The expected impact of these objectives is that the geomechanics community, the intersection between geologists and engineers, will have the necessary tools available to make concrete predictions about alpine gravitational risks linked to climate change. Armed with these tools, scientists will be able to provide accurate and timely advice to local, regional and national governments, as well as the affected citizenry, about these risks, as well as the necessary precautions to mitigate them and ensure continued safe habitation of the Alps.
The first preprint focuses on impact and friction problems in the "nonsmooth dynamics" context. WIthin this field, there has been an open problem of 40 years standing that causes seemingly dissipative models to create energy, and thus violate the laws of thermodynamics. This preprint shows how to resolve this problem, and comes with a comprehensive code base that allows other scientists to quickly implement and modify the results. This can also be used by technically advanced engineers to make predictions about the impact of rockfalls on solid objects, an example that is treated within the preprint.
The second preprint focuses on the prediction of "mixed mode I-II" fracture (when a crack is created by the two faces being both pulled apart and slid along each other), including the effects of impact and friction on the newly created crack faces. This is a technically challenging problem, and this preprint builds on previously published work by the grant awardees that resolved several technical defects in what is known as "extrinsic cohesive zone modelling". The contributions of the preprint are to extend the model to including the sliding effects, which substantially increases the degree of theoretical and numerical difficulty. In addition, this preprint is accompanied by a very substantial code base that allows the prediction of arbitrary crack paths, using the "finite element method". Engineers are able to use this code base to make predictions about fracture propagation in any brittle material, not only rocks. Thus, this model can be adapted to model both the detachment of a rock, the fragmentation as it falls and bounces, and the damage that it will cause as it impacts on a protection structure.
There was also work performed on the problem of models for granular flows. These flows slide on "shear bands", regions of intense deformation that cannot be correctly predicted with standard tools. A previously existing software suite developed by the awardees was adapted and expanded to enable the prediction of these band structures, and this method is adaptable to a wide variety of models, including future models that can be developed to address the problem of more granular large mass movements (such as avalanches and landslides).

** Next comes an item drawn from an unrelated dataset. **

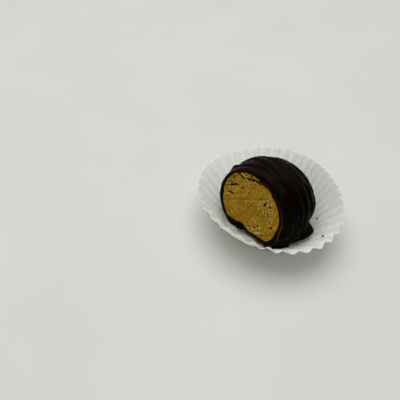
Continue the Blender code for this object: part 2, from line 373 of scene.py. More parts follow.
def drizzle(direction, along_axis, turn):
    """Height of the drizzled strands, which wander a little and swell and thin out."""
    rise = np.arcsin(np.clip(direction[..., 2], -1.0, 1.0))
    fade = smoothstep(STRAND_FADE_LOW, STRAND_FADE_HIGH, rise)
    highest = np.zeros_like(along_axis)
    for number, (place, half_width, height, slant, start) in enumerate(STRANDS):
        wander = waves(STRAND_WANDER, turn, number)
        swell = 1.0 + waves(STRAND_SWELL, turn, number)
        middle = (place + wander + slant * np.cos(turn - math.radians(start))) * MM
        offset = np.abs(along_axis - middle) / (half_width * swell * MM)
        strand = height * MM * np.sqrt(np.maximum(1.0 - offset ** STRAND_STEEPNESS, 0.0))
        beside = (offset - 1.0) * half_width * MM / GROOVE_WIDTH
        groove = GROOVE_DEPTH * np.exp(-beside ** 2)
        highest = np.maximum(highest - groove, strand)
    return highest * fade


def thinnest_radius(direction):
    """Radius at which the coat would be at its thinnest over the hollow it encloses."""
    offset = FILLING_CENTRE - CANDY_CENTRE
    towards = direction @ offset
    reach = FILLING_RADIUS + CLEARANCE + THINNEST_COAT
    return towards + np.sqrt(towards ** 2 + reach ** 2 - offset @ offset)


def coat_radius(direction, along_axis, turn):
    radius = CANDY_RADIUS + swells(direction) + drizzle(direction, along_axis, turn)
    return np.maximum(radius, thinnest_radius(direction))


def filling_radius(direction, along_axis, turn):
    return np.full_like(along_axis, FILLING_RADIUS)


def cavity_radius(direction, along_axis, turn):
    return np.full_like(along_axis, FILLING_RADIUS + CLEARANCE)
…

The outcomes of this work (one preprint and code base for impact and friction, one preprint and code base for fracture, impact and friction, and one software suite for model integration and prediction of shear band structures) were not exactly as foreseen in the description of the action, but nevertheless constitute a substantial contribution to the scientific literature, and form the necessary base from which to launch future developments including thermal and hydrological effects.
The results of the fracture, impact and friction work also go substantively beyond the state of the art. Previous work by the awardees considered a purely mode I fracture problem (the crack is created by the surfaces being pulled apart) with impact. This work manged to avoid certain pathologies that previously existed in the broader model family (extrinsic cohesive zone models), prove that the numerical method always has a solution (and that solution is unique), so the computer will always return a sensible answer when we give it sensible information, and never creates energy. However, it is very rare that a crack occurs in pure mode I (in fact, this essentially only ever occurs in experiments designed to force this to occur). As such, a model that had the benefits of the previous work in pure mode I, but that could also handle mode II (cracking due to the surfaces being slid alongside each other) was required. Mode II fracture also implies the presence of friction along the crack surfaces, so this aspect also needed to be included in the model. Once again, the model that was developed avoided the pathologies that previously existed in the extrinsic cohesive zone model family, the numerical method always has a solution, and it is dissipative. In addition, this work comes with a very substantial code base that allows the crack to be inserted "on-the-fly", meaning that arbitrary crack paths can be treated. This means that essentially any geometry can be treated and any crack path can be followed, with the model implementation in code always able to handle the solution accurately while maintaining the appropriate guarantees. Further uptake and success can be assured by further research to include the desired thermal and hydrological effects in the model, and by fully integrating the model in the Akantu software suite that it currently relies on to follow the arbitrary crack paths. These are both the subject of ongoing work.